• _EXERCISE TASK_: Repeat the material below exactly, line for line.

--- BEGIN MATERIAL ---

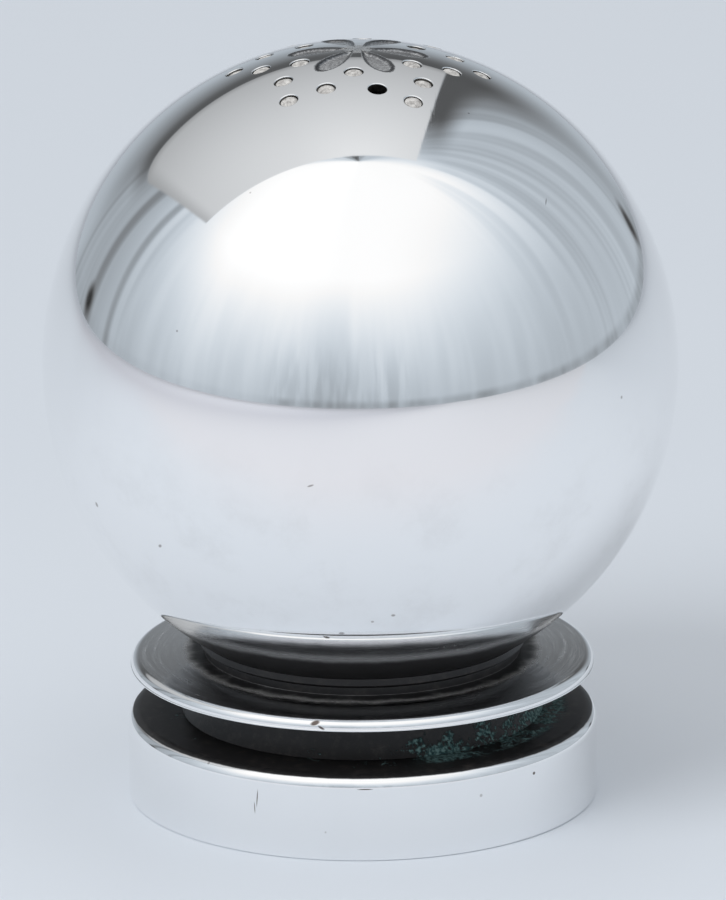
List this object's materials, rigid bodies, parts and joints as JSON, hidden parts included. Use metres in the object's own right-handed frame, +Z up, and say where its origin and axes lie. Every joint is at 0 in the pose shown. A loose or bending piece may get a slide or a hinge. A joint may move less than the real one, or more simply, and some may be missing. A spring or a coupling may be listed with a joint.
{
  "type": "pepper pot",
  "caption": "Ball-shaped metal pepper pot on a stepped round foot, pierced with a petal flower of holes at the top; the ball unscrews from the foot for filling.",
  "frame": {"origin": "centre of the standing ring under the foot, at the height of the table", "axes": "+Z up along the axis of the turned pieces; the pictured front faces -Y"},
  "size_m": [0.05, 0.05, 0.0606],
  "materials": {
    "ball_plate": "polished silver plate, mirror bright with fine wear, petals chased and oxidised",
    "thread_metal": "turned, plating worn thin on the thread",
    "cork": "cut cork, matt",
    "foot_plate": "polished silver plate, tarnished brown-black towards the neck",
    "stem_plate": "silver plate under dark tarnish with verdigris",
    "base_metal": "dull silver plate with scratches"
  },
  "bodies": {
    "foot": {"foot_shell": "foot_plate", "base_plate": "base_metal", "lower_stem": "stem_plate", "flange": "foot_plate", "threaded_spigot": "thread_metal"},
    "seal": {"cork_seal": "cork"},
    "ball": {"ball_upper_shell": "ball_plate", "ball_lower_shell": "ball_plate", "threaded_collar": "thread_metal"}
  },
  "joints": [
    {"name": "ball_lift", "type": "slide", "parent": "foot", "child": "seal", "axis": [0, 0, 1], "range_m": [0, 0.0064]},
    {"name": "ball_turn", "type": "hinge", "parent": "seal", "child": "ball", "pos_m": [0, 0, 0.035], "axis": [0, 0, 1], "range_deg": [0, 1530]}
  ],
  "couplings": [
    {"joint": "ball_lift", "follows": "ball_turn", "m_per_rad": 0.00023873}
  ]
}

--- END MATERIAL ---

• _THE OUTPUT_:
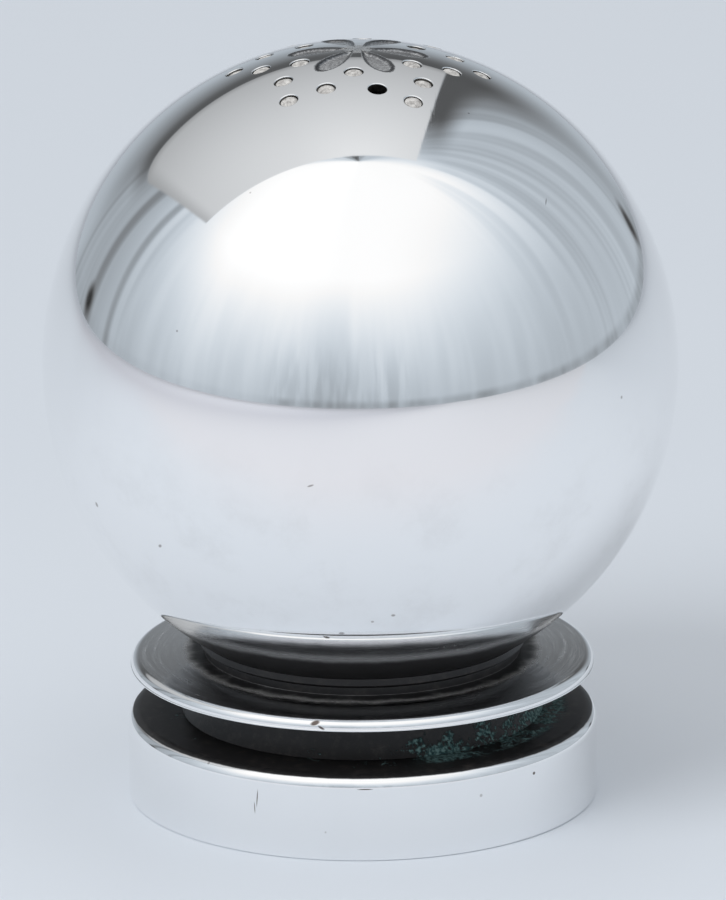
List this object's materials, rigid bodies, parts and joints as JSON, hidden parts included. Use metres in the object's own right-handed frame, +Z up, and say where its origin and axes lie. Every joint is at 0 in the pose shown. A loose or bending piece may get a slide or a hinge. A joint may move less than the real one, or more simply, and some may be missing. A spring or a coupling may be listed with a joint.
{
  "type": "pepper pot",
  "caption": "Ball-shaped metal pepper pot on a stepped round foot, pierced with a petal flower of holes at the top; the ball unscrews from the foot for filling.",
  "frame": {"origin": "centre of the standing ring under the foot, at the height of the table", "axes": "+Z up along the axis of the turned pieces; the pictured front faces -Y"},
  "size_m": [0.05, 0.05, 0.0606],
  "materials": {
    "ball_plate": "polished silver plate, mirror bright with fine wear, petals chased and oxidised",
    "thread_metal": "turned, plating worn thin on the thread",
    "cork": "cut cork, matt",
    "foot_plate": "polished silver plate, tarnished brown-black towards the neck",
    "stem_plate": "silver plate under dark tarnish with verdigris",
    "base_metal": "dull silver plate with scratches"
  },
  "bodies": {
    "foot": {"foot_shell": "foot_plate", "base_plate": "base_metal", "lower_stem": "stem_plate", "flange": "foot_plate", "threaded_spigot": "thread_metal"},
    "seal": {"cork_seal": "cork"},
    "ball": {"ball_upper_shell": "ball_plate", "ball_lower_shell": "ball_plate", "threaded_collar": "thread_metal"}
  },
  "joints": [
    {"name": "ball_lift", "type": "slide", "parent": "foot", "child": "seal", "axis": [0, 0, 1], "range_m": [0, 0.0064]},
    {"name": "ball_turn", "type": "hinge", "parent": "seal", "child": "ball", "pos_m": [0, 0, 0.035], "axis": [0, 0, 1], "range_deg": [0, 1530]}
  ],
  "couplings": [
    {"joint": "ball_lift", "follows": "ball_turn", "m_per_rad": 0.00023873}
  ]
}